An increased risk of heart disease is closely linked to sleep deprivation. In Michigan, one of the most sleep deprived states in the country, 5.4% of adults have heart disease, a larger share than in all but a handful of other states.

47. Alabama
> Pct. of adults getting insufficient sleep:
38.8%
> Avg. number of poor mental health days (per month): 4.6 (2nd highest)
> Pct. of adults with heart disease: 5.6% (5th highest)
> Pct. of adults who are physically active: 72.4% (8th lowest)
> Personal income (per capita): $37,493 (4th lowest)
> Unemployment rate: 6.8% (10th highest)

In few states is the relationship between a lack of sleep and poor health outcomes more apparent.

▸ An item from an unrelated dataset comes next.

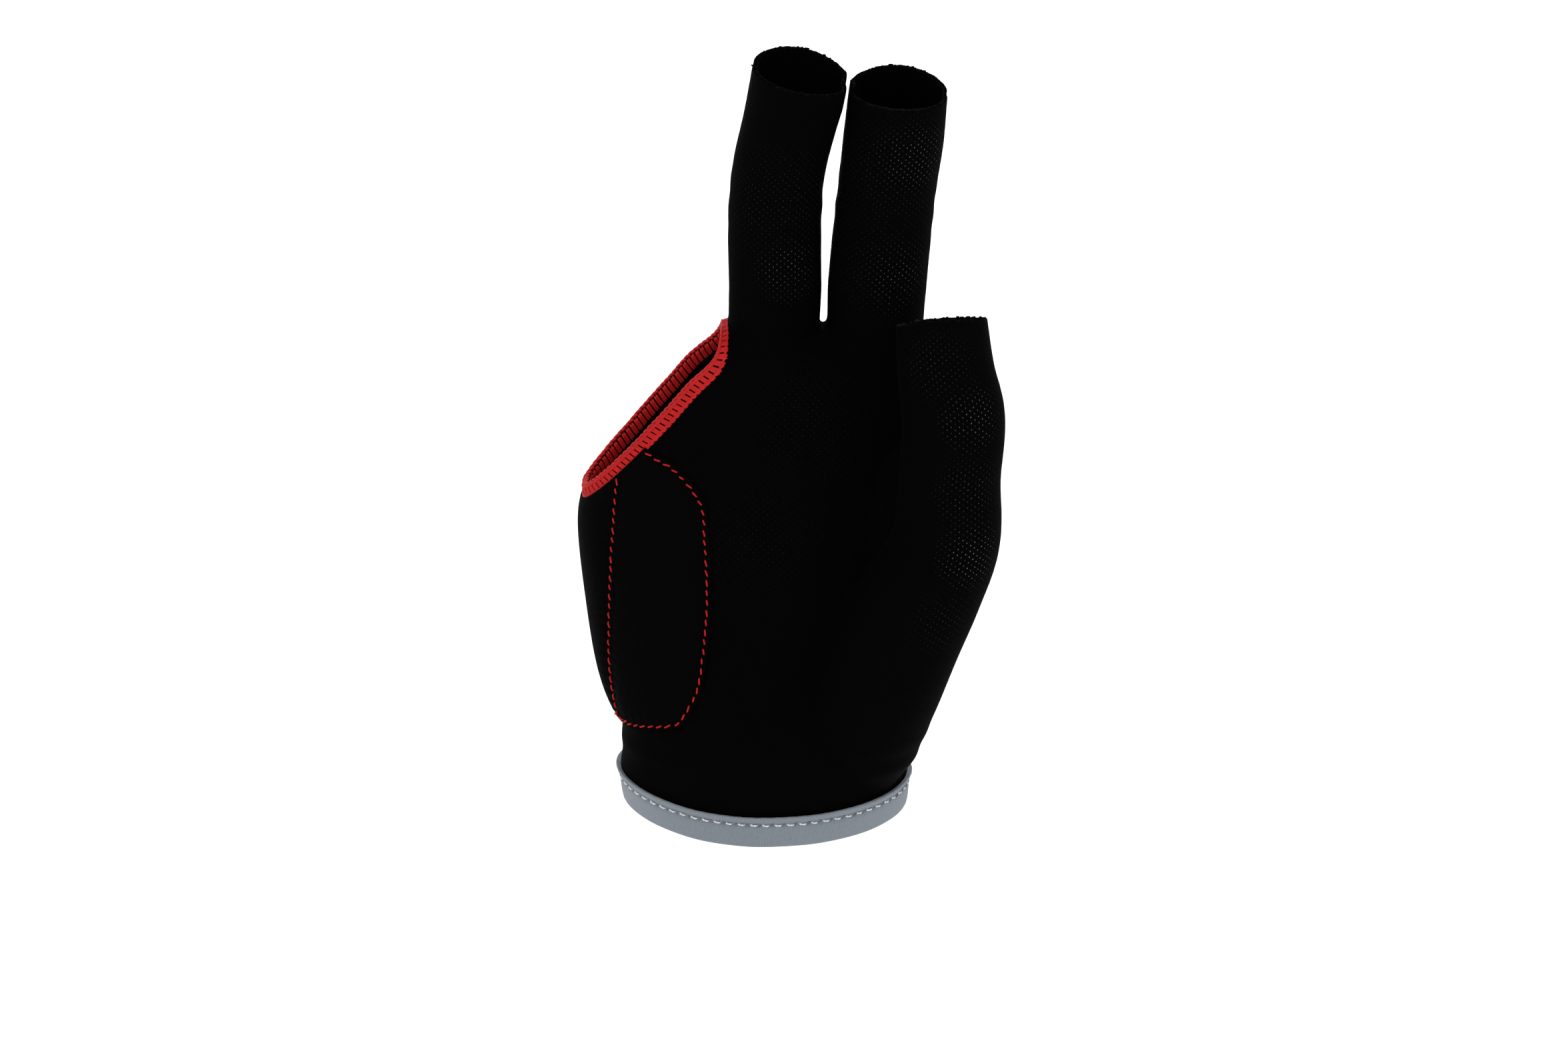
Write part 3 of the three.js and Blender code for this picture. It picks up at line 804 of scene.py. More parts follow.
def soft_folds(points):
    """Small pulls in the fabric: at the thumb's root, over the wrist, below the fingers and on them."""
    x, y, z = points.T
    front = y < 0
    root = np.exp(-(((x - 24) / 12) ** 2) - ((z - 62) / 22) ** 2)
    pulls = 0.22 * root * np.sin((x * 0.9 - z * 0.42) * 0.55 + 0.6 * np.sin(z * 0.09))
    wrist = np.exp(-(((z - 17) / 7) ** 2))
    rings = 0.2 * wrist * np.sin(z * 0.85 + 1.6 * np.sin(x * 0.07 + 0.8) + np.where(front, 0.0, 1.1))
    fork = np.exp(-(((x - BETWEEN_FINGERS) / 9) ** 2) - ((z - 112) / 9) ** 2)
    gather = 0.07 * fork * np.cos((x - BETWEEN_FINGERS) * 1.15)
    ridge = np.where(front, 0.0, 0.12) * np.exp(-(((z - 104) / 10) ** 2))
    ridge = ridge * np.sin(x * 0.5 + z * 0.16)
    bends = 0.09 * np.exp(-(((z - 146) / 7) ** 2)) * np.sin(z * 0.8 + 2.2 * np.sin(x * 0.33)) * front
    return pulls + rings + gather + ridge + bends


def border_points(piece):
    """The points on a piece's open edges, and the way each of them faces."""
    mesh = piece.data
    used = np.empty(len(mesh.loops), np.int32)
    mesh.loops.foreach_get("edge_index", used)
    ends = np.empty(len(mesh.edges) * 2, np.int32)
    mesh.edges.foreach_get("vertices", ends)
    once = np.bincount(used, minlength=len(mesh.edges)) == 1
    border = np.unique(ends.reshape(-1, 2)[once])
    return points_of(piece)[border], facings_of(piece)[border]


def sleeve_rims(skin):
    """The cut rim of each sleeve as a closed seam line, on the skin's outside."""
    points, facings = border_points(skin)
    rims = {}
    for name in SLEEVES:
        out, angle, _ = from_sleeve(name, points)
        centre, axis, _, _ = sleeve_axes(name, np.array([1.0]))
        level = np.abs(np.sum((points - centre) * axis, axis=1))
        here = (np.abs(out) < 3) & (level < 2) & (out < from_other_sleeves(name, points))
        order = np.argsort(-angle[here])
        rims[name] = seam_along(points[here][order], facings[here][order], closed=True)
    return rims


def evened(rows):
    """A closed row of points or directions, drawn a little towards their neighbours."""
    return rows + 0.25 * (np.roll(rows, 1, axis=0) + np.roll(rows, -1, axis=0) - 2 * rows)


def opening_seam(skin):
    """The cut edge of the side opening as a closed seam line in the middle of the fabric. It starts at
    the middle finger and runs down the palm side first."""
    points, facings = border_points(skin)
    from_middle = np.abs(points[:, 2] - 0.5 * (OPENING_LOW + OPENING_HIGH))
    here = (points[:, 0] < MIDDLE_LEFT + 3) & (from_middle < 28)
    points = points[here]
    middle = (points.min(axis=0) + points.max(axis=0)) / 2
    slope = unit(np.array([1.0, 0.0, OPENING_SLOPE]))
    turn = np.mod(np.arctan2(middle[1] - points[:, 1], (points - middle) @ slope), 2 * math.pi)
    order = np.argsort(turn)
    seam = seam_along(points[order], facings[here][order], closed=True)
    line = seam["line"][:-1]
    facing = seam["facing"][:-1]
    for _ in range(12):
        line = evened(line)
        facing = unit(evened(facing))
    return seam_along(line - facing * WALL / 2, facing, closed=True)


def knit_panels():
    """The palm, the back and the thumb sleeve, cut from one skin and given the fabric's thickness."""
    skin = whole_skin()
    cut_away(skin, kept_glove)
    points = points_of(skin)
    put_points(skin, points + facings_of(skin) * soft_folds(points)[:, None])
    pressed_seams(skin)
    seams = {"rims": sleeve_rims(skin), "opening": opening_seam(skin)}
    thumb = copy_of(skin, "thumb_fabric")
    cut_away(thumb, lambda points: -thumb_side(points))
    cut_away(skin, thumb_side)
    palm = copy_of(skin, "palm_fabric")
    cut_away(palm, lambda points: -seam_depth_line(points))
    back = copy_of(skin, "back_fabric")
    cut_away(back, seam_depth_line)
    bpy.data.objects.remove(skin)
    for panel, part in ((palm, "palm"), (back, "back"), (thumb, "thumb")):
        weave_map(panel, part)
        panel.data.attributes.remove(panel.data.attributes["place"])
        finished_with(panel, "SOLIDIFY", thickness=WALL * MM, offset=-1.0, use_rim=True)
    return palm, back, thumb, seams


# Lines along which stitches are laid

SEAM_STEP = 0.25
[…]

Alabama has one of worst rates of adequate sleep among adults in the country, and it is also among the worst five in the country in many health problems commonly associated with insufficient sleep, including high blood pressure, heart disease, and stroke.

48. Maryland
> Pct. of adults getting insufficient sleep:
38.9%
> Avg. number of poor mental health days (per month): 3.3 (15th lowest)
> Pct. of adults with heart disease: 3.2% (4th lowest)
> Pct. of adults who are physically active: 78.6% (20th highest)
> Personal income (per capita): $55,143 (5th highest)
> Unemployment rate: 5.8% (24th lowest)

Despite having one of the highest shares of adults who do not get sufficient sleep, Maryland fares much better than most other states in health conditions that can be induced by inadequate sleep. Only 3.2% of adults have heart disease, and 3.1% of adults have reported suffering a heart attack, each one of the lowest shares in the country.

49. Kentucky
> Pct. of adults getting insufficient sleep:
39.7%
> Avg. number of poor mental health days (per month): 4.5 (4th highest)
> Pct. of adults with heart disease: 6.0% (4th highest)
> Pct. of adults who are physically active: 71.8% (6th lowest)
> Personal income (per capita): $37,654 (7th lowest)
> Unemployment rate: 6.5% (15th highest)

Nearly 40% of Kentucky’s population does not get enough sleep every night. This may help explain why the state has extremely high rates of nearly every common life-threatening condition associated with a lack of sleep, including heart disease, high blood pressure, diabetes, and heart attacks.

50. Hawaii
> Pct. of adults getting insufficient sleep:
43.9%
> Avg. number of poor mental health days (per month): 2.7 (2nd lowest)
> Pct. of adults with heart disease: 3.4% (6th lowest)
> Pct. of adults who are physically active: 80.4% (9th highest)
> Personal income (per capita): $46,396 (20th highest)
> Unemployment rate: 4.4% (10th lowest)

Nearly 44% of adults in Hawaii do not get adequate sleep, far and away the highest share in the country. Despite pervasive unhealthy sleep patterns, Hawaiians do relatively well in several related health measures. The link between cardiovascular health and sleep is well established, yet only 3.1% of adults in the state report having had a heart attack, one of the smallest shares in the country. Also, there are only 203 cardiovascular deaths per 100,000 people annually compared to the national rate of 251 deaths per 100,000 people.